Le bureau d'à côté est occupé par
Heike Schmitz. Cette informaticienne suisse diplômée de l'EPFZ est chef d'équipe.
Son obsession : rendre l'interface de Google la plus limpide possible aux yeux
des internautes. En avril 2001, la start-up californienne qui l'emploie est
victime du crash internet. Elle rejoint alors Google et ses 180 employés.
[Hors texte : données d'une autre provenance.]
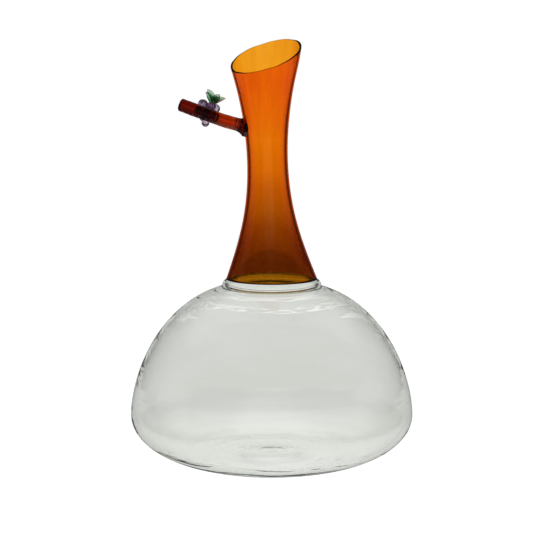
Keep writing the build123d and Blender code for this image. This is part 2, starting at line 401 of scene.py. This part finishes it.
def fade(tree, value, span, ends):
    """A value that goes smoothly from one end to the other as another crosses a span."""
    spread = tree.nodes.new("ShaderNodeMapRange")
    spread.interpolation_type = "SMOOTHSTEP"
    spread.inputs["From Min"].default_value = span[0]
    spread.inputs["From Max"].default_value = span[1]
    spread.inputs["To Min"].default_value = ends[0]
    spread.inputs["To Max"].default_value = ends[1]
    tree.links.new(value, spread.inputs["Value"])
    return spread.outputs["Result"]


def combine(tree, operation, one, other):
    result = tree.nodes.new("ShaderNodeMath")
    result.operation = operation
    tree.links.new(one, result.inputs[0])
    tree.links.new(other, result.inputs[1])
    return result.outputs["Value"]


def tones(tree, value, dark, light=WHITE):
    """A colour from dark to light as a value goes through the middle of its range."""
    ramp = tree.nodes.new("ShaderNodeValToRGB")
    tree.links.new(value, ramp.inputs["Fac"])
    for element, place, colour in zip(ramp.color_ramp.elements, TONE_SPAN, (dark, light)):
        element.position = place
        element.color = (*colour, 1)
    return ramp.outputs["Color"]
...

Après l'EPFZ et Stanford, Urs Hölzle
postule dans une start-up de six employés appelée Google. Cinq ans plus tard,
ce zurichois est membre du directoire et proclamé «Super Googleur», son
titre officiel. L'ancien vice-président de la recherche ne vient jamais au
bureau sans son chien Yoshka. (voir interview)
La bourse ou l'empire
Bill Gates est fâché. Fin 2003, Google
a refusé net son offre d'achat. Car la recherche sur internet, c'est sa
nouvelle priorité. Il l'a dit tout net au dernier Forum de Davos : «Google
nous a botté les fesses, mais on les aura». La dernière fois que Bill a piqué
une grosse colère, c'est quand il a réalisé que Microsoft avait raté le
train d'internet et qu'il a engagé sa croisade contre Netscape. De quoi avoir
quelques sueurs froides chez Google, d'autant plus que Microsoft pourrait intégrer
son moteur de recherche directement dans son système d'exploitation. Pourquoi
ouvrir Google si on peut tout faire depuis «Word» ?
Googlemusik d'avenir
Google a réussi l'impossible : perpétuer
les idéaux les plus farfelus de la bulle internet, rentabilité en plus,
grosse tête en moins. Ils n'ont pas cédé à Bill. Ils n'ont pas perdu la
boule quand on les arrosait de 25 millions de dollars de capital-risque pour
monter leur boîte en 1998, en plein boom internet. Ils sont devenus numéro un
par le bouche-à-oreille, sans dépenser un centime de publicité. Ils vont
secouer Wall Street en mettant leurs actions aux enchères. Google est un
extra-terrestre. D'ailleurs, ils recrutent pour la lune.